I’m pro-common sense. The anti-Chinese crowd on HN is just as annoying and uninformed as the pro-Chinese crowd. China has access to the rest of the world, and Trump is helping out with pushing the rest of the world toward China. So what if the USA is the largest consumer market in the world? China can replace them with internal consumption and developing world markets that are rapidly growing. Have you visited Australia recently? They don’t give a rats ass about protecting their auto market (they don’t produce any anymore), so Chinese cars are taking over. And in Indonesia, Thailand, Philippines, not to mention Africa. and definitely China is more interested in selling an EV to an African country than selling rubber dog poop to America. Moving up the value chain is a long sought goal for them anyways.

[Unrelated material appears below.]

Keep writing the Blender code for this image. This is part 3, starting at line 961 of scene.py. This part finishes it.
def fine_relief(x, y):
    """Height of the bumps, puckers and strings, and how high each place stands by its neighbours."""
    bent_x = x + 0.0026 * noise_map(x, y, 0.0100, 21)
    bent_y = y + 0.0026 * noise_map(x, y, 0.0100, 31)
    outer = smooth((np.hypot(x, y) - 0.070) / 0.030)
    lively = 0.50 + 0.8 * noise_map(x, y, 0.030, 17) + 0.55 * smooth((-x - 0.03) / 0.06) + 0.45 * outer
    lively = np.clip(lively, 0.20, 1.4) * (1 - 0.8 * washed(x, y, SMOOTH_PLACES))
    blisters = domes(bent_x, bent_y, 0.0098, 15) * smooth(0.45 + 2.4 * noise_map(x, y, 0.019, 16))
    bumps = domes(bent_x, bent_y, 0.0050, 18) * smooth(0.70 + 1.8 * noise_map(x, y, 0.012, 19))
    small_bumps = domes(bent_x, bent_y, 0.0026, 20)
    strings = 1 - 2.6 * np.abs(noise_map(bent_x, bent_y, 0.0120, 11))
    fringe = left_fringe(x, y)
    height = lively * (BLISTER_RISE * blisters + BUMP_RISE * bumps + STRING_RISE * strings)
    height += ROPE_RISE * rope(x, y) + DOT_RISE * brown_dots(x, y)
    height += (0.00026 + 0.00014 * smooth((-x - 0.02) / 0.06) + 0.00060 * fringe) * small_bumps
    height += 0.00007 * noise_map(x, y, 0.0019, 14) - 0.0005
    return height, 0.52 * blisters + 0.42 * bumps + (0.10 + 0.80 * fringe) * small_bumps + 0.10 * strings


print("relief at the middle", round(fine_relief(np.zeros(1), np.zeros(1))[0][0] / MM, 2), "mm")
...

That vehicles make up 4% of their exports in 2024 is already telling because it was 0% only a few years ago. None of the clean tech was there a few years ago, they had no leadership in AI a few years ago, they weren’t producing fully mobile robots a few years ago. If you think they are stuck just because I’d a moribund real estate market and a demographic decline, well, I don’t see how that is even possible at this point.

Trump sh*tting on allies and enemies alike is more in china’s favor than the consumption they lose from the states. Even Mexico and Canada could get tired of the USA and just go full in with China if Trump pushes them too hard.

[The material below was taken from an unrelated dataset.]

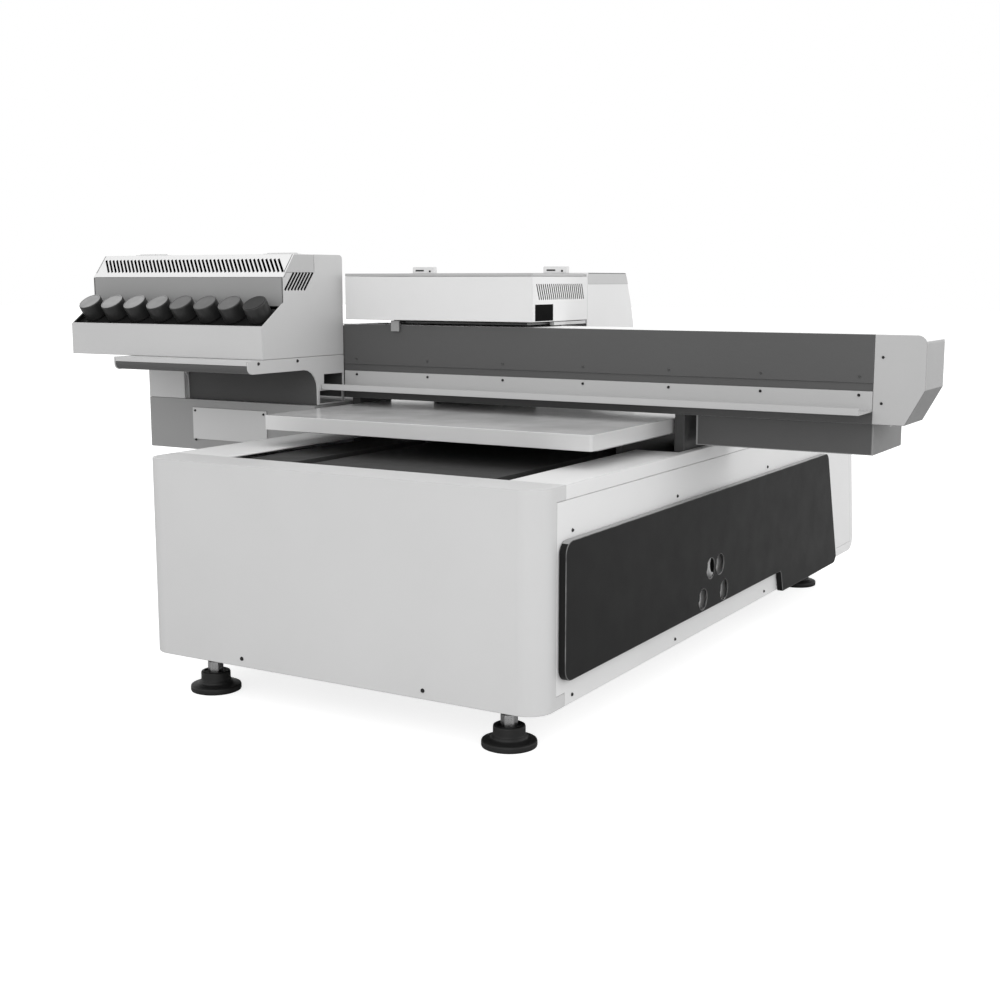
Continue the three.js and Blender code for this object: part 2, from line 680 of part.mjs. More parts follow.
// The carriage plate: an upright back with jaws round the rail, and a shelf over the beam.
function carriagePlate() {
  const { left, right, top } = CARRIAGE;
  const back = BEAM.rear + X_RAIL.depth + GAP;
  const jaw = GAP + 0.2;
  const x0 = left + 13;
  const x1 = right - 19;
  return geometryOf(join(
    box(x0, x1, back + 7, back + 17, 432, top - 10),
    box(x0 + 20, x1 - 20, back, back + 8, X_RAIL.bottom - 20, X_RAIL.bottom + X_RAIL.height + 20),
    box(x0 + 20, x1 - 20, BEAM.rear + 3, back + 1, X_RAIL.bottom + X_RAIL.height + jaw, X_RAIL.bottom + 40),
    box(x0 + 20, x1 - 20, BEAM.rear + 3, back + 1, X_RAIL.bottom - 20, X_RAIL.bottom - jaw),
    box(x0 + 120, x1, BEAM.front + 5, back + 10, 549, 553),
  ));
}

// The front cover: four walls, open below and above, with a lid on top.
function carriageCover() {
  const { left, right, front, split, bottom, top } = CARRIAGE;
  return cut(
    box(left, right, front, split - GAP, bottom, top),
    box(left + SHEET, right - SHEET, front + SHEET, split, bottom - 1, top - SHEET),
    box(left + 20, right - 20, front + 20, split - 25, top - SHEET - 1, top + 1),
  );
}

// The rear cover: a shell with a curved back, open below and in front.
function rearCover() {
  const { left, right, split } = CARRIAGE;
  const { bottom, rear, top } = REAR_COVER;
  const back = (inset) => new THREE.SplineCurve([
    [rear, bottom], [rear, 480], [rear - 9, 545], [rear - 26, 594], [rear - 50, top],
  ].map(([y, z]) => new THREE.Vector2(y - inset, z))).getPoints(16).map((point) => [point.x, point.y]);
  return cut(
    prismX([...back(0), [split, top], [split, bottom]], left, right),
    prismX([...back(SHEET).slice(0, -1), [rear - 50 - SHEET, top - SHEET], [split - 1, top - SHEET],
      [split - 1, bottom - 1], [rear - SHEET, bottom - 1]], left + SHEET, right - SHEET),
  );
}

// The print heads under their base plate; the small blocks are the nozzle faces.
function headBlock() {
  const { left, right, front, rear, bottom } = HEAD;
  const parts = [
    box(left - 30, right + 130, front, rear, 428, 436),
    box(left, right, front + 4, rear - 4, 420, 540),
  ];
  for (let i = 0; i < 3; i += 1) {
    const x = left + 4 + i * 43;
    parts.push(box(x, x + 36, front + 4, rear - 4, bottom, 430));
  }
  return geometryOf(join(...parts));
}

add('carriage_plate', carriagePlate(), DARK_GREY);
add('carriage_cover', carriageCover(), WHITE);
add('carriage_rear_cover', rearCover(), WHITE);
add('carriage_lid', box(
  CARRIAGE.left, CARRIAGE.right, CARRIAGE.front, CARRIAGE.lidRear,
  CARRIAGE.top + GAP, CARRIAGE.top + CARRIAGE.lid), LIGHT_GREY);
add('head_block', headBlock(), DARK_GREY);
add('uv_lamp', box(HEAD.right + 12, HEAD.right + 92, HEAD.front + 4, HEAD.rear, HEAD.bottom + 2, 427.6), BLACK);

// ---------------------------------------------------------------------------------------------------
// The finished printer stands on the floor, with its origin under the middle of its footprint.
// ---------------------------------------------------------------------------------------------------

const printer = new THREE.Group();
printer.add(machine);
const extent = new THREE.Box3().setFromObject(machine);
const middle = extent.getCenter(new THREE.Vector3());
machine.position.set(-middle.x, -middle.y, -extent.min.z);

export default printer;
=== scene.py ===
# %% [markdown]
# # A flatbed UV printer
# The machine is a low box on four levelling feet. A flat table slides through it from front to back, a
# fixed gantry crosses it, and a print carriage runs along the gantry. An ink station with eight screw
# caps hangs at the gantry's left end. The shapes that carry load or move are loaded first, as a fixed
# frame. Everything made here is placed from that frame's own boxes, so nothing has to be fitted by eye.

# %% Load the frame
import json
import math

import bmesh
import bpy
from mathutils import Matrix, Vector


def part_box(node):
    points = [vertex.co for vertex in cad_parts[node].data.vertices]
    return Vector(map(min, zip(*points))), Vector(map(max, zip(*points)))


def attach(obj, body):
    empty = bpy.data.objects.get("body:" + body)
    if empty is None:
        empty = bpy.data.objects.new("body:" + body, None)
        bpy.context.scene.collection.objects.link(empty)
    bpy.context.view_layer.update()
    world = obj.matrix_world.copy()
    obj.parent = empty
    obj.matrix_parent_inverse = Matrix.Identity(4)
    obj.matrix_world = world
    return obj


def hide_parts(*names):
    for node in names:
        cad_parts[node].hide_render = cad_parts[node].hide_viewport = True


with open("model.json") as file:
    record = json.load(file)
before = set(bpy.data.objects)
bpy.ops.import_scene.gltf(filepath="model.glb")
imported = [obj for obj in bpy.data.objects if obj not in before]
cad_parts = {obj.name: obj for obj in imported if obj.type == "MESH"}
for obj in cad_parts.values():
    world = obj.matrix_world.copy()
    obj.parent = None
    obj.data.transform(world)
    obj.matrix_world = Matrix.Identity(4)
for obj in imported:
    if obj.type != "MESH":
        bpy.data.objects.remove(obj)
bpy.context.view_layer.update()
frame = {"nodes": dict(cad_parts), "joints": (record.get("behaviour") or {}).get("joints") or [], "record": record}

# %% [markdown]
# ## Places on the machine
# A fitter measures a machine like this from one corner of its base. Places below are given the same way:
# in millimetres from the base's lower front right corner, X to the right, Y to the rear and Z up. The
# corner itself is read from the frame, so if the frame's origin moves, every piece moves with it.

# %% Measure from the base's corner
MM = 0.001
corner = Vector((
    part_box("side_panel_right")[1].x,
    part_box("front_panel")[0].y,
    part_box("front_panel")[0].z,
))
X_AXIS, Y_AXIS, Z_AXIS = Vector((1, 0, 0)), Vector((0, 1, 0)), Vector((0, 0, 1))


def at(x, y, z):
    """The place x, y, z millimetres from the base's corner, in metres."""
    return corner + Vector((x, y, z)) * MM


print("base corner:", [round(v, 4) for v in corner])

# %% [markdown]
# ## Camera
# The printer is seen from the front right, from just above the height of its gantry, about two metres
# away. A lens of about 50 mm keeps the perspective of a product picture taken from that distance. The
# camera stays level, so upright edges lean only as much as its small downward tilt makes them.

# %% Camera
CAMERA_PLACE = (948, -1716, 632)
CAMERA_TILT, CAMERA_TURN = 81.07, 30.58
CAMERA_LENS = 50.46

camera_data = bpy.data.cameras.new("camera")
camera_data.lens = CAMERA_LENS
camera = bpy.data.objects.new("camera", camera_data)
camera.location = at(*CAMERA_PLACE)
camera.rotation_euler = (math.radians(CAMERA_TILT), 0, math.radians(CAMERA_TURN))
bpy.context.scene.collection.objects.link(camera)
bpy.context.scene.camera = camera
print("camera stands", round((camera.location - at(0, 0, 300)).length, 2), "m from the front corner")

# %% [markdown]
# ## Stage and light
# Painted sheet metal shows its form through soft steps of grey, so the light has to come from
# everywhere: a white surround does most of the work, and large lamps above and in front lift the faces
# that turn to them a little. The plain view transform keeps white paint white. The floor looks white, but
# it throws back only part of the light, as a studio floor does, so undersides stay darker than tops.

# %% Floor, surround and lamps
FLOOR_SIZE = 30.0
SURROUND = 1.0
scene = bpy.context.scene
scene.view_settings.view_transform = "Standard"

world = bpy.data.worlds.new("surround")
world.use_nodes = True
background = world.node_tree.nodes["Background"]
background.inputs["Color"].default_value = (1, 1, 1, 1)
background.inputs["Strength"].default_value = SURROUND
scene.world = world

floor_shape = bmesh.new()
bmesh.ops.create_grid(floor_shape, x_segments=1, y_segments=1, size=FLOOR_SIZE)
floor_mesh = bpy.data.meshes.new("floor")
floor_shape.to_mesh(floor_mesh)
floor_shape.free()
floor = bpy.data.objects.new("floor", floor_mesh)
scene.collection.objects.link(floor)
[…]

> .... and Trump is helping out with pushing the rest of the world toward China.

I am not sure about this one. Trump is pushing the rest of world to take side.

Panama, as displeased as it can be, choose to end the belt-and-road thing.

> China can replace them with internal consumption and developing world markets that are rapidly growing.

internal consumption: They tried. and kind of failed.

developing world markets: They are winning on this one, agreed.


I don't buy this. They badly want into the US market for their EVs.

As well as their solar panels.


They wouldn't mind it, but Chinese EV & solar panel production volumes are already completely mind-boggling, they'll keep doing just fine without the US.


I don’t see our protectionism as a problem given their own, but there are plenty of countries who don’t want to import lots of oil and won’t mind buying Chinese EVs along with solar panels and wind turbines to achieve that. American simply isn’t the only consumer market anymore.


> China is fucked.

China will encounter economic headwinds, yes.

However china has a functioning and fairly flexible executive that is capable of making long term plans and executing them (see belt and road, debt trapping most of africa's ports and mines).

The US has a completely non-functioning legislature and an executive that is not in control of the president. The Executive does not have a plan past personal power grabs. When the president realises that he's been locked out of the mechanisms that control the executive, then all bets are off.